Sunday, January 27, 2013

Turret Gun: Stall Checks

Stall checks are a failsafe step which increases reliability and decreases maintenance.  When electrical motors are stopped but power is still applied the windings on the inside of the motor can heat up too much, leading to burnouts as the windings melt through insulation and begin shorting, or melt completely, increasing the resistance until the motor smokes.  The tetrix motors are particularly bad in this sense; they smoke whenever they get stuck.

A current sensor is probably the best option for preventing stalls.  The current sensor reads the current that the motor is drawing.  Motors have a rated stall current; if the current sensor reads this current, then power can be cut to the motors for some period of time before allowing the program to "try again".

Optical encoders provide another easy way to check for a stall; if power is applied to the motor, then the encoder reading should be changing over time.  If the reading is static then the motor is stalled and power should be cut.  The code and the algorithm shown here do exactly that.

The issue with a stall check is not really in detecting the stall, although you do have to be careful about how often you check, and how much the encoders must turn before you are satisfied that the motor has not stalled.  Instead, the issue is how you recover after you have stalled.  Once power is cut to the motor, it will not be able to spin, meaning the encoder values will not change.  If your only algorithm is the one shown above, then you will have to reset the program completely once any stall occurs.

Another related issue occurs when you want to apply power for the first time.  Before power is applied to the motor, the default for a current sensor algorithm will be "OK, you can power the motor", because the current is zero.  However, the default for an optical encoder algorithm will be "No, you can't power the motor" because the encoders aren't changing values.

To get around these problems, you need to work harder with encoders than you do with a current sensor.  You need to consider both a) is the motor stopped because no power is applied or because it is stalled, and b) is the motor stopped and ready to startup again.  Fixing a) is pretty easy by adding in the question of "is power applied?", and only running the stall check if it is.
The much tougher question is how to get the motor running again.  What I did was the following.  Consider that for the motor to begin again, we want the user to recognize a stall and remove power to the motor.  After this point we want the program to be allowed to attempt to run the motor again without implementing the stall check.  There should be a "grace period" where the motor gets a shot to start moving again, BUT the grace period can't be too long in case the motor is truly stalled.  So first we need an algorithm to recognize if the joystick has been returned to a zero position, indicating recognition of the stall.  One such algorithm is as follows.  We keep track of the last time the motor power was non-zero... if more than 200 ms have passed since the last non-zero motor power reading, we assume that the joystick is centered and we raise a "stopped flag".

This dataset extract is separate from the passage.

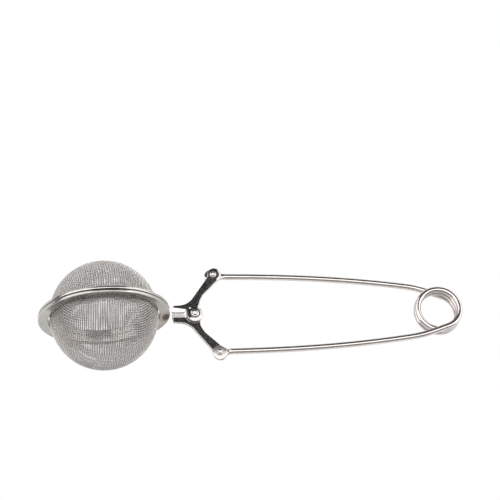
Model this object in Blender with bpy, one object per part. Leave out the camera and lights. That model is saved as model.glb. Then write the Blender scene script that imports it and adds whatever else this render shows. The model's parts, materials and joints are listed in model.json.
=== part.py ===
"""Snap-ball tea infuser with a squeeze spring handle, all stainless steel.

It is modelled in its own frame and laid down as it rests on a table, on the edge of its
rims and on the coil of its spring.
In its own frame the ball's centre is the origin, +X runs along the handle to the coil,
+Y points from the lower bowl to the upper one, and the levers swing about Z.
"""

import math
from collections import namedtuple

import bmesh
import bpy
from mathutils import Matrix, Vector

# ---- driving dimensions, in metres -------------------------------------------------------
MM = 0.001
GAP = 0.3 * MM                  # clear gap between pieces that touch on the real object
HALF_GAP = GAP / 2

MESH_RADIUS = 21.4 * MM         # outside of a woven bowl
MESH_WALL = 0.6 * MM
MESH_FOOT = 0.5 * MM            # how far a bowl's edge stays from the seam
RIM_RADIUS = 25.8 * MM          # outer edge of the flange
RIM_BORE = MESH_RADIUS + GAP
RIM_THICKNESS = 1.1 * MM
RIM_EDGE_RADIUS = 0.4 * MM
COLLAR_RADIUS = MESH_RADIUS - MESH_WALL - GAP
COLLAR_WALL = 0.6 * MM
COLLAR_HEIGHT = 2.5 * MM

PIVOT_X = 35.7 * MM             # ball centre to the levers' pivot
EYE_REACH_X = 8.8 * MM          # pivot to the rivet of a handle leg
EYE_REACH_Y = 16.6 * MM
COIL_X = 134.0 * MM             # ball centre to the middle of the coil
COIL_RADIUS = 8.4 * MM          # to the middle of the wire
WIRE_RADIUS = 1.2 * MM
COIL_PITCH = 2.6 * MM
COIL_ENTRY = math.radians(70)   # where a leg runs into the coil, from +X
WHOLE_TURNS = 2

SHEET = 1.0 * MM                # thickness of the lever sheet
BOSS_RADIUS = 3.3 * MM
HEAD_RADIUS = 3.0 * MM
TAB_HEIGHT = 0.8 * MM
TAB_START = 0.3 * MM            # gap between the rim's edge and a lever's welding tab
TAB_LENGTH = 4.8 * MM
TAB_REACH = 1.6 * MM            # how far a tab passes the middle plane

PIVOT_SHAFT = 1.1 * MM
PIVOT_HEAD = 1.9 * MM
HANDLE_SHAFT = 0.8 * MM
HANDLE_HEAD = 1.5 * MM
HEAD_HEIGHT = 0.7 * MM
HEAD_GAP = 0.2 * MM
SHAFT_CLEARANCE = 0.1 * MM

EYE_RADIUS = 3.0 * MM
EYE_THICKNESS = 0.9 * MM
EYE_NECK = 4.0 * MM             # rivet to where the eye has narrowed to the wire
FLAT_END = 2.8 * MM             # rivet to where the flattened wire starts to thicken
ROUND_START = 6.0 * MM          # rivet to where the wire is round
LOWER_EYE_BORE = HANDLE_SHAFT + SHAFT_CLEARANCE
UPPER_EYE_BORE = 2.1 * MM       # room for the drift of the four-bar handle's open pivot
OPEN_HEAD = 2.6 * MM            # rivet head that covers that hole

LEG_SAG_END = 122.8 * MM        # where the legs' gentle bow hands over to the coil
LEG_SAG = 4.6 * MM
LEG_SAG_POWER = 2.38

ROUND_STEPS = 40
SHAFT_STEPS = 18
WIRE_SIDES = 10
EYE_SECTIONS = 12
LEG_SECTIONS = 12
TURN_SECTIONS = 28

# ---- places worked out from them ---------------------------------------------------------
PIVOT = Vector((PIVOT_X, 0, 0))
UPPER_EYE = PIVOT + Vector((EYE_REACH_X, EYE_REACH_Y, 0))
LOWER_EYE = PIVOT + Vector((EYE_REACH_X, -EYE_REACH_Y, 0))
COIL = Vector((COIL_X, 0, 0))
COIL_SWEEP = 2 * COIL_ENTRY + WHOLE_TURNS * 2 * math.pi
COIL_HALF_DEPTH = COIL_PITCH * COIL_SWEEP / (4 * math.pi)
END_TURN_LEVEL = COIL_HALF_DEPTH - COIL_PITCH * COIL_ENTRY / (2 * math.pi)
TILT = math.asin((RIM_RADIUS - WIRE_RADIUS - END_TURN_LEVEL) / (COIL_X + COIL_RADIUS))
COIL_END = (COIL_X + COIL_RADIUS) * math.cos(TILT) + END_TURN_LEVEL * math.sin(TILT) + WIRE_RADIUS
LENGTH_MIDDLE = (COIL_END - RIM_RADIUS) / 2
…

Once that is all in place, we can put it together with the stall check algorithm as follows.  If the stopped flag is raised and the joystick is now in a nonzero orientation, we apply power to the motor for 300ms without running a stall check.  Once we've done this, the "stopped flag" is lowered and the stall check will be occurring again.


The only trick is the ordering.  The checks for the stop flag and for the current motor power need to happen first in the loop, followed by the stall check algorithm, and ending by resetting the timer.  This order allows for the stop flag to be raised at the same time that a non-zero power is applied, allowing us to enter the 300ms grace period where the stall check is not run.

The algorithm does add a level of latency due to the delay which stops the microprocessor while a motor is run.  But this was the best I could come up with at this point.